- **PROMPT**
Copy the first line of the material below and every later line through the line containing "into short fibres.", without any other output.

- **DATA PROVIDED**
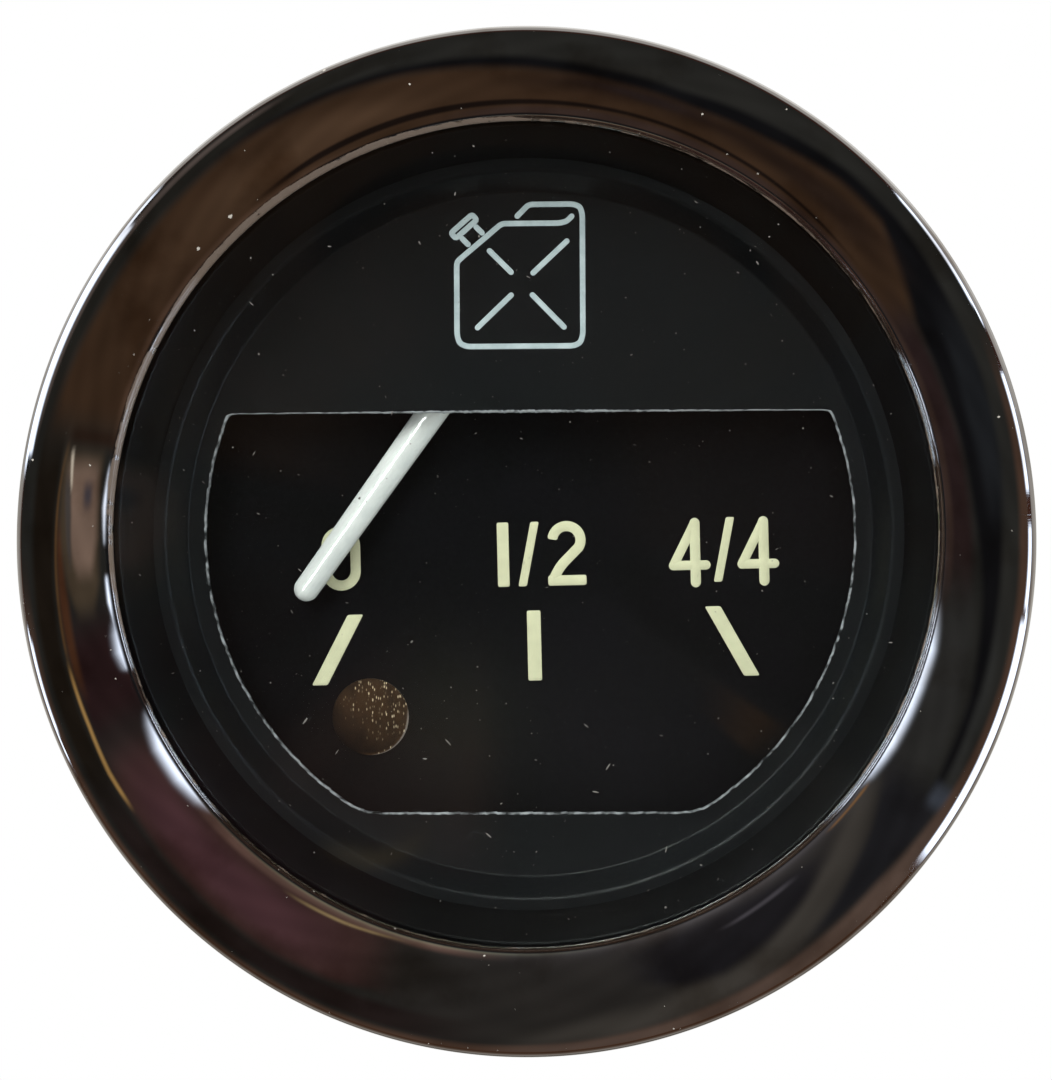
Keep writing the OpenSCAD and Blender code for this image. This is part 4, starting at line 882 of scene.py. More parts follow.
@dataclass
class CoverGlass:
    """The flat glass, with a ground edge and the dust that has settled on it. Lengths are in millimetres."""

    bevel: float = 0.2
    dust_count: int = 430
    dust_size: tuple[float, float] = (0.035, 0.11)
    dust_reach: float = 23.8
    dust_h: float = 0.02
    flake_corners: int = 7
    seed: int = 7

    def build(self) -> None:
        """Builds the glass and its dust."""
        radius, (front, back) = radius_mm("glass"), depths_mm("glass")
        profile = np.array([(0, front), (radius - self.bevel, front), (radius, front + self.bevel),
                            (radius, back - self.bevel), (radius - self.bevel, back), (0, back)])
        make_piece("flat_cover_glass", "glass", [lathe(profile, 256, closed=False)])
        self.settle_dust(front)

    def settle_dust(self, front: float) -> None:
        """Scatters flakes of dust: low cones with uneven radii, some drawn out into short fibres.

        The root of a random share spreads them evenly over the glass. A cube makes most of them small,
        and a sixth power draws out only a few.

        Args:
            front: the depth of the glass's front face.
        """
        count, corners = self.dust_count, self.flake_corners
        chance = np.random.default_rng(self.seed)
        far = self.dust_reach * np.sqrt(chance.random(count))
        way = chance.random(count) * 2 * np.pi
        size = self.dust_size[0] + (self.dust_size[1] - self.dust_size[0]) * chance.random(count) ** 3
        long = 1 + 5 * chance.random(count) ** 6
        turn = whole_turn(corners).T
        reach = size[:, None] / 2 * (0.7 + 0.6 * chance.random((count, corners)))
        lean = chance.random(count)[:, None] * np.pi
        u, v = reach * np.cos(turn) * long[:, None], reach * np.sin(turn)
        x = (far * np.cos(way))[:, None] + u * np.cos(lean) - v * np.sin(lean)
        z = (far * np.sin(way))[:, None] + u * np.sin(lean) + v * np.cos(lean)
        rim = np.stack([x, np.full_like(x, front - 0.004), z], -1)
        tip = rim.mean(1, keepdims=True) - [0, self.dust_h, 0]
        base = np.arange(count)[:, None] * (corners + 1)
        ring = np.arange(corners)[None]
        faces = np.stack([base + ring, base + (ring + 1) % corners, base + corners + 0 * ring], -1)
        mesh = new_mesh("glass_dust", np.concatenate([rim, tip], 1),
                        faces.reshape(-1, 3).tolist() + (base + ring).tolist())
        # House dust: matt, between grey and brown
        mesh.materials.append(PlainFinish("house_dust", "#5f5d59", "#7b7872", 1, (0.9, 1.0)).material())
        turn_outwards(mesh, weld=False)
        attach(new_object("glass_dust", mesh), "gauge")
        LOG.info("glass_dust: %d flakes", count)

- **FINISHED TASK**
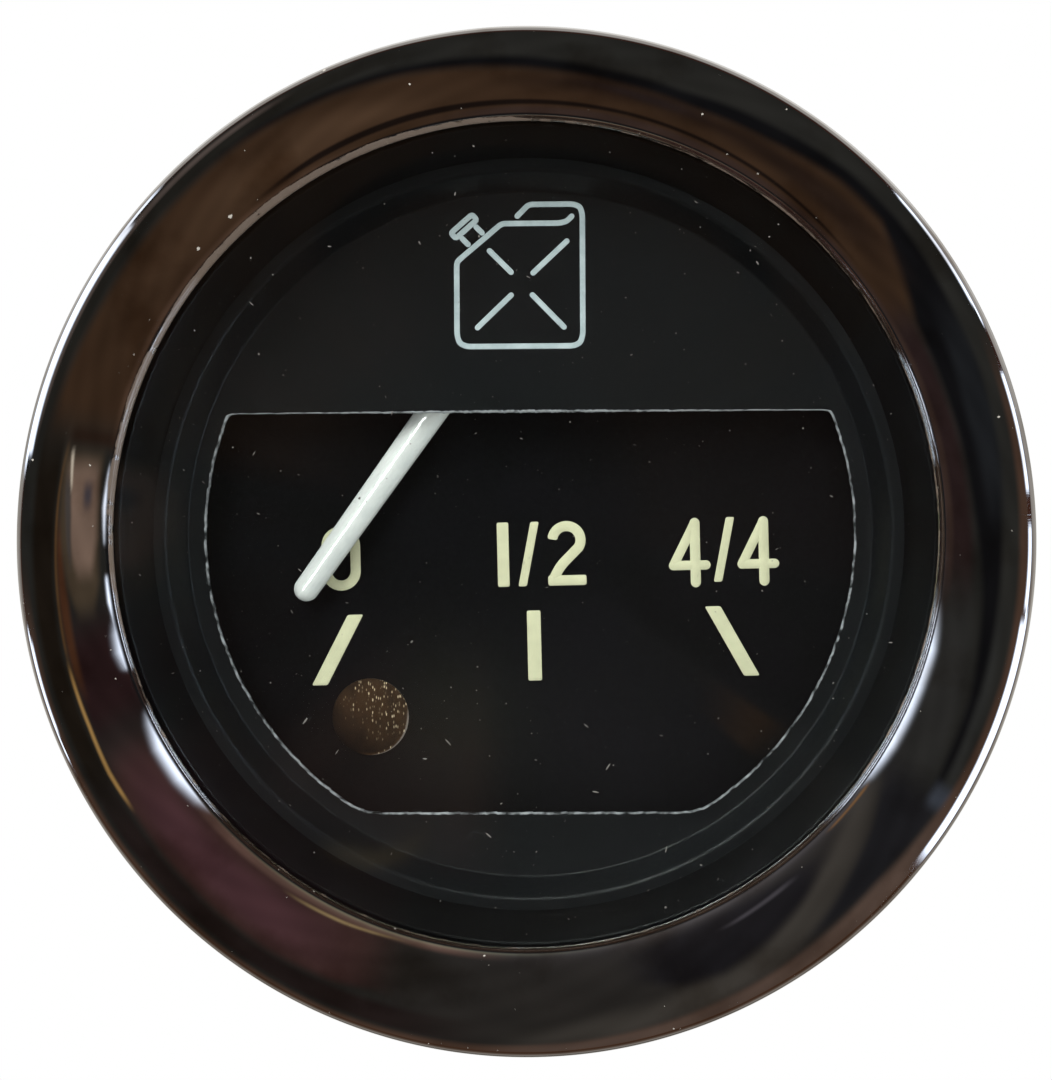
Keep writing the OpenSCAD and Blender code for this image. This is part 4, starting at line 882 of scene.py. More parts follow.
@dataclass
class CoverGlass:
    """The flat glass, with a ground edge and the dust that has settled on it. Lengths are in millimetres."""

    bevel: float = 0.2
    dust_count: int = 430
    dust_size: tuple[float, float] = (0.035, 0.11)
    dust_reach: float = 23.8
    dust_h: float = 0.02
    flake_corners: int = 7
    seed: int = 7

    def build(self) -> None:
        """Builds the glass and its dust."""
        radius, (front, back) = radius_mm("glass"), depths_mm("glass")
        profile = np.array([(0, front), (radius - self.bevel, front), (radius, front + self.bevel),
                            (radius, back - self.bevel), (radius - self.bevel, back), (0, back)])
        make_piece("flat_cover_glass", "glass", [lathe(profile, 256, closed=False)])
        self.settle_dust(front)

    def settle_dust(self, front: float) -> None:
        """Scatters flakes of dust: low cones with uneven radii, some drawn out into short fibres.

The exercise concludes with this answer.